Which brings me to ice fishing. I had no idea how important this custom/hobby is to the Northwoods and those from the northern Mid-West cities. All these lakes freeze so solid in the winter that you can drive a truck onto the ice, towing, of course, an “ice house” which can run from shack to palace. On many lakes, these ice houses stay on the frozen surface all winter and support many a party, fishing through a hole in the floor/ice and consuming a lot of alcohol (the two customs seem to go hand-in-hand). Because I’m passing through these Northwoods in the summer, I am not a witness to this spectacle, yet I want to note it since ice fishing appears to be a major pastime up here in the Northwoods in the other half of the year. Everyone talks about it.

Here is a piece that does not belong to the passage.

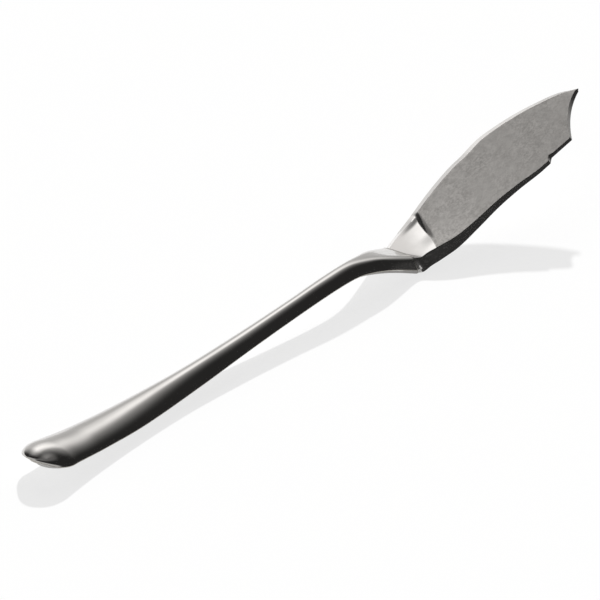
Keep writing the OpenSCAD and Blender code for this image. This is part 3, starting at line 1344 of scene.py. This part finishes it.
@dataclass(frozen=True)
class Studio:
    """Plain pale floor in a soft room, with one far lamp behind the knife for its shadow.

    The floor's share is how much of it glows white to the camera, and the mirrored share is
    how much of that glow the metal sees.
    """

    floor_size: float = 12.0
    floor_colour: Colour = (0.96, 0.96, 0.96)
    floor_rough: float = 0.9
    floor_cells: int = 4
    floor_share: float = 0.745
    mirrored_share: float = 0.35
    lamp_turn: float = 33.7
    lamp_height: float = 26.4
    lamp_spread: float = 1.6
    lamp_strength: float = 5.2
    room: Room = field(default_factory=Room)

    def floor(self) -> None:
        """Lays the floor, pale to the camera and in the metal, with the knife's shadow on it."""
        mesh = bmesh.new()
        cells = self.floor_cells
        bmesh.ops.create_grid(mesh, x_segments=cells, y_segments=cells, size=self.floor_size / 2)
        plane = add_mesh("floor", mesh)
        sheet = Sheet("pale floor")
        sheet.shader.inputs["Base Color"].default_value = (*self.floor_colour, 1.0)
        sheet.shader.inputs["Roughness"].default_value = self.floor_rough
        sheet.shader.inputs["Specular IOR Level"].default_value = 0.0
        glow = sheet.node("ShaderNodeEmission", {"Color": (1.0, 1.0, 1.0, 1.0), "Strength": 1.0})
        path = sheet.node("ShaderNodeLightPath").outputs
        seen = sheet.math("MAXIMUM", path["Is Camera Ray"], path["Is Transmission Ray"])
        mirrored = sheet.math("MULTIPLY", path["Is Glossy Ray"], self.mirrored_share)
        seen = sheet.math("MAXIMUM", seen, mirrored)
        share = sheet.math("MULTIPLY", seen, self.floor_share)
        both = sheet.node("ShaderNodeMixShader", {0: share, 1: sheet.shader.outputs[0], 2: glow.outputs[0]})
        sheet.feed(sheet.tree.nodes["Material Output"].inputs["Surface"], both.outputs[0])
        plane.data.materials.append(sheet.material)

    def lamp(self) -> None:
        """Hangs the far lamp that casts the knife's shadow."""
        data = bpy.data.lights.new("shadow_lamp", "SUN")
        data.energy = self.lamp_strength
        data.angle = math.radians(self.lamp_spread)
        a = math.radians(self.lamp_turn)
        e = math.radians(self.lamp_height)
        way = Vector((math.cos(a) * math.cos(e), math.sin(a) * math.cos(e), math.sin(e)))
        lamp = add("shadow_lamp", data)
        lamp.visible_glossy = False
        lamp.location = way
        lamp.rotation_euler = way.to_track_quat("Z", "Y").to_euler()

    def build(self) -> None:
        """Sets up the floor, the lamp and the room."""
        self.floor()
        self.lamp()
        self.room.build()
        log.info("studio: floor, lamp and room")


@dataclass(frozen=True)
class Viewpoint:
    """Camera at the photograph's angle, with sizes in millimetres and degrees."""

    aim: Point = (-0.261, 9.0188, 0.0)
    turn: float = 54.0826
    height: float = 25.9035
    roll: float = 1.2803
    distance: float = 650.0
    pixels_per_mm: float = 4.3012
    frame_pixels: int = 600
    sensor: float = 36.0
    clip: Span = (0.01, 50.0)

    def build(self) -> None:
        """Places the camera."""
        turned = (Matrix.Rotation(-math.radians(self.turn), 4, "Z")
                  @ Matrix.Rotation(math.radians(90.0 - self.height), 4, "X")
                  @ Matrix.Rotation(math.radians(self.roll), 4, "Z"))
        place = (Vector(self.aim) + turned @ Vector((0.0, 0.0, self.distance))) / MM_PER_M
        data = bpy.data.cameras.new("photo_camera")
        data.sensor_fit = "HORIZONTAL"
        data.sensor_width = self.sensor
        data.lens = self.pixels_per_mm * self.distance / self.frame_pixels * self.sensor
        data.clip_start, data.clip_end = self.clip
        camera = add("photo_camera", data)
        camera.matrix_world = Matrix.Translation(place) @ turned
        bpy.context.scene.camera = camera
        log.info("camera: lens %.1f mm at %.0f mm", data.lens, self.distance)


def main() -> None:
    """Builds the camera, the knife and the studio."""
    logging.basicConfig(level=logging.INFO, format="%(name)s %(message)s")
    bpy.context.scene.view_settings.view_transform = "Standard"
    Viewpoint().build()
    Knife(Effects()).build()
    Studio().build()


if __name__ == "__main__":
    main()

I’m gaining ground on my eastern trajectory as I leave Wisconsin and head through Michigan’s U.P. I’m probably now a bit more than half-way to my goal:
Thanks for your interest in traveling with me vicariously. I plan to cross into lower Michigan via Mackinac Island and its ferries within the week. Enjoy the summer wherever this finds you.

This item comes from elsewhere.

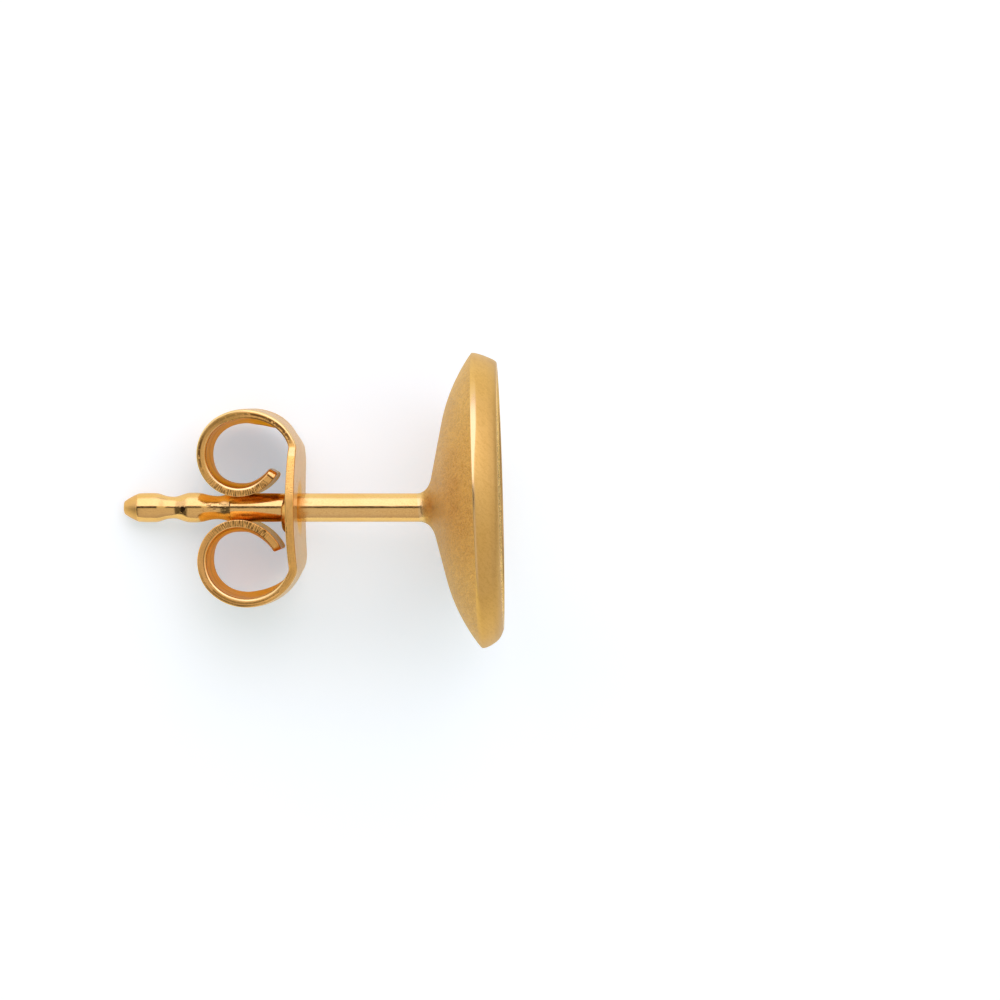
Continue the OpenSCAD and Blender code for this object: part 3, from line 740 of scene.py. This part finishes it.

— Dave (posted 7/5/2016 from Sagola, Michigan)
10 thoughts on “The Mid-Western Northwoods”
If you can, ride around Mackinaw Island and check out the fort; famous from the war of 1812. Good call on the yellow perch, a favorite of mine. When you get the chance, email me your planned route across the northern Lower Peninsula (never called the LP). Love your stories and glad it continues to go well. Thanks for bringing back memories of pasties, ice fishing and my family’s cottage on Otsego Lake.
Great update dave. Crank on!
Great progress, amazing stories and you write it all so well. Hope you turn this saga into an ebook with all your pictures too! We celebrated the fourth on Pole Island, put up Mom’s flag, saw lots of fireworks around the horizon. Love you much, Pat and Bob
Sent from my iPhone
Loved your story about the gruff guys in the bar. We watched the fireworks from the dock with MS – raised a toast to you while we were at it.

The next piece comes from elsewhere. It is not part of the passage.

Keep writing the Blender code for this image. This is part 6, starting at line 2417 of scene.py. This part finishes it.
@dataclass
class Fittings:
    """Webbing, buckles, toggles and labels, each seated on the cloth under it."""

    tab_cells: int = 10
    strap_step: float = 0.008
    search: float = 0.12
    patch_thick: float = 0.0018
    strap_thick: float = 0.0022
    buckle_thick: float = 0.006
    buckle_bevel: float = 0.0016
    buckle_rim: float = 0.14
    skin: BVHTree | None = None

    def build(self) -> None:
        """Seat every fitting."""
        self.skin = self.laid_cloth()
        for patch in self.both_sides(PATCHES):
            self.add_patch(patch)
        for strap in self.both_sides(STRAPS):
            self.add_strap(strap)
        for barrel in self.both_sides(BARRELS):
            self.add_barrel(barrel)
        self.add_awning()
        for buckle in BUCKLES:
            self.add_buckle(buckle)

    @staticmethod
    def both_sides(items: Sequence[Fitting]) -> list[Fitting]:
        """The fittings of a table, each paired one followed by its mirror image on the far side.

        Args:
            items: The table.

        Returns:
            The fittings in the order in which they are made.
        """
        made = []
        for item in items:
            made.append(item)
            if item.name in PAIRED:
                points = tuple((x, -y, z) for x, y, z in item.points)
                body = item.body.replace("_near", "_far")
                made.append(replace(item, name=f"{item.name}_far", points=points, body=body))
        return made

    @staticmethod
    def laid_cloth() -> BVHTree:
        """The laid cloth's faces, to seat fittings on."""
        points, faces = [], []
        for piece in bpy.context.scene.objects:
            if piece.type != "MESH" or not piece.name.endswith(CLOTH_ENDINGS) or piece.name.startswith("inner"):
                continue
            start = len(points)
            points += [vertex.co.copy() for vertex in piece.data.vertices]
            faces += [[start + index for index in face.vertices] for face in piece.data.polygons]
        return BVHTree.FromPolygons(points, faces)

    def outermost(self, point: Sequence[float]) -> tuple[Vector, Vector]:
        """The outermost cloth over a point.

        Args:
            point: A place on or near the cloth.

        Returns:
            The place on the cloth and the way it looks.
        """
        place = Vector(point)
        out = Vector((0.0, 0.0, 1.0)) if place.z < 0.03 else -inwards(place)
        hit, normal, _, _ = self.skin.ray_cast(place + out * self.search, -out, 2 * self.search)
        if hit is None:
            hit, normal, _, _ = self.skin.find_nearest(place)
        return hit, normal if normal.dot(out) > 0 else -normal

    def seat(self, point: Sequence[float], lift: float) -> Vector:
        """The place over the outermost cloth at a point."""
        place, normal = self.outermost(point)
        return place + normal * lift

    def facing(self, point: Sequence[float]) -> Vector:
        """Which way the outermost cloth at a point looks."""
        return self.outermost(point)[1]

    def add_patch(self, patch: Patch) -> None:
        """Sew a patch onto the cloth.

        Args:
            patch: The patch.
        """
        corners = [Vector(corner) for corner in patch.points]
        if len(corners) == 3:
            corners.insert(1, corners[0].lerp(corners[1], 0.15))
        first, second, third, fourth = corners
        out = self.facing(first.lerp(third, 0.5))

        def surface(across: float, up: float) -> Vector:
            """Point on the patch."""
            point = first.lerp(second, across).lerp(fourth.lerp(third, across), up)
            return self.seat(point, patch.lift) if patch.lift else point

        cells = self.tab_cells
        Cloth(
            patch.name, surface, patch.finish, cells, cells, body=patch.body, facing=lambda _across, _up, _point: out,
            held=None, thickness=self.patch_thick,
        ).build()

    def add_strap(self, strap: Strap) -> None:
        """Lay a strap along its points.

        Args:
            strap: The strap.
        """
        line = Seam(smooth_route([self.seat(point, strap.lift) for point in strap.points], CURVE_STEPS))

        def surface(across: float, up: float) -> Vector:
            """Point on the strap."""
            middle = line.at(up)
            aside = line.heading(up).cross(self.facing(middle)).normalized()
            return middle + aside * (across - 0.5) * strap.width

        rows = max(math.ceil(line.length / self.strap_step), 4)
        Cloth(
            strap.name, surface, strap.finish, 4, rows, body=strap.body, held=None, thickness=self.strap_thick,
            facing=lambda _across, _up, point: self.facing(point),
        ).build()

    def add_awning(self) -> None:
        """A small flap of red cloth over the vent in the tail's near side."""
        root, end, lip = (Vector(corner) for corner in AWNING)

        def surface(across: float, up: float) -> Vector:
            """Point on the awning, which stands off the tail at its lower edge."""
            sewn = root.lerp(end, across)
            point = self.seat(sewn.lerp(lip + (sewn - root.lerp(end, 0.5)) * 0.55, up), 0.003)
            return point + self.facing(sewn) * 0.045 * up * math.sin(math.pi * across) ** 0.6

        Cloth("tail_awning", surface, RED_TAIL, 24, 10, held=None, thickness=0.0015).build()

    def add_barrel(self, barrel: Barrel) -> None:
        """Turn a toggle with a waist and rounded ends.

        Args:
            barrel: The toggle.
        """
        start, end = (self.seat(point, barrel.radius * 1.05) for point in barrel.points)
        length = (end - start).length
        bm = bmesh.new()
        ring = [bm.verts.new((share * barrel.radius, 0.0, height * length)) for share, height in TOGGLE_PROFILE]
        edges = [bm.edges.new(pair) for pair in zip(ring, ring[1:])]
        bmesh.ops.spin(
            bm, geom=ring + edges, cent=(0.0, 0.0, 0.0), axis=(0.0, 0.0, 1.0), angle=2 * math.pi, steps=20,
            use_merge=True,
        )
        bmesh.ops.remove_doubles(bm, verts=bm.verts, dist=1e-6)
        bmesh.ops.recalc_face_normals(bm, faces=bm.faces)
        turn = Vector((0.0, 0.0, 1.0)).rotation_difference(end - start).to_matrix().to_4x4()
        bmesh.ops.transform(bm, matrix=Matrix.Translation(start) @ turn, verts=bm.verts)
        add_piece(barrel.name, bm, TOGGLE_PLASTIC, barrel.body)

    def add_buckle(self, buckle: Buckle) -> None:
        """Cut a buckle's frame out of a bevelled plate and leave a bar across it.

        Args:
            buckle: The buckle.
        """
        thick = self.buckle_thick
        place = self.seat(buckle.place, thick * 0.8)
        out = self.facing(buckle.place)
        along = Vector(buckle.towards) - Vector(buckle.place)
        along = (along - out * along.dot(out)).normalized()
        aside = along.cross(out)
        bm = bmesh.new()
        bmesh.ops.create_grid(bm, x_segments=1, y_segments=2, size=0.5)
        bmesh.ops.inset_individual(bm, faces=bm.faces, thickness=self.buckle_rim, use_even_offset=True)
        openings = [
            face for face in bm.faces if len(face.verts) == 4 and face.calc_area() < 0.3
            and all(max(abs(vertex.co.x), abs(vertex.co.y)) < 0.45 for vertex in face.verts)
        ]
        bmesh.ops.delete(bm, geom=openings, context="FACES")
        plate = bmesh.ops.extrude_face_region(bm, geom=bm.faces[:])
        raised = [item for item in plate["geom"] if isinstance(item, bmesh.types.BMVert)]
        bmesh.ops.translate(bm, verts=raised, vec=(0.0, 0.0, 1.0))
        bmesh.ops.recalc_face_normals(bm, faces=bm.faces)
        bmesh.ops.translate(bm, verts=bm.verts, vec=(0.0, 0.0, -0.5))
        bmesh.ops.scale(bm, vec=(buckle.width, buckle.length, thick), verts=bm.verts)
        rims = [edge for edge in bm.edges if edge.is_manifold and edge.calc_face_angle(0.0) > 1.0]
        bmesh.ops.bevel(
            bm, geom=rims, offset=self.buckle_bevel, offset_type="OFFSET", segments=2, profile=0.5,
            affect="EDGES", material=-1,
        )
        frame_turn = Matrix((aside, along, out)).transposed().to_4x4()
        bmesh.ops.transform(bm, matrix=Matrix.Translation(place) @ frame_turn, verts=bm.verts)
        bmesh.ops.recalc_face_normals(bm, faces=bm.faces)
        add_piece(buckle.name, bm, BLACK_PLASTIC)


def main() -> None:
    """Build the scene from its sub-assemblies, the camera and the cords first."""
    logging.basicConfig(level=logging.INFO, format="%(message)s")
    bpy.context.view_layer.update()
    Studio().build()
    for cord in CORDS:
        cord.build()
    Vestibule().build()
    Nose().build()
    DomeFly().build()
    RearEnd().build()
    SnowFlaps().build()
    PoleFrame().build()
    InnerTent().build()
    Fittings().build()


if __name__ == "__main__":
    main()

I so enjoy reading your travel adventures and am rooting for you all the way. Stay safe. Carry on.🙂
Love these updates! Be safe!
Your yoga teacher and mine, Bev and I are having fun sharing our delight in your blog. Small world! I love how you are managing to find so many friendly and generous souls everywhere you go. It gives me hope hope in this heart challenging political season. Your open heart and mind are drawing these souls to you. Keep up the good work and skilled writing.
Ditto everything Jeanne said above. Thanks so much for sharing your adventure with us. Namaste.
Thanks for the visit Dave. GLad you made it to gichi gumi. If you get to grand marie, mi. Checkout the agate cross B&B. Say hello to Jamie for us. Great people! Have fun, be safe.
Loving your road observations and experiences! We loved the little pastie joints – you can really picture hard working immigrants pulling wrapped pasties out of their lunch buckets to fuel the second half of the day… Safe travels!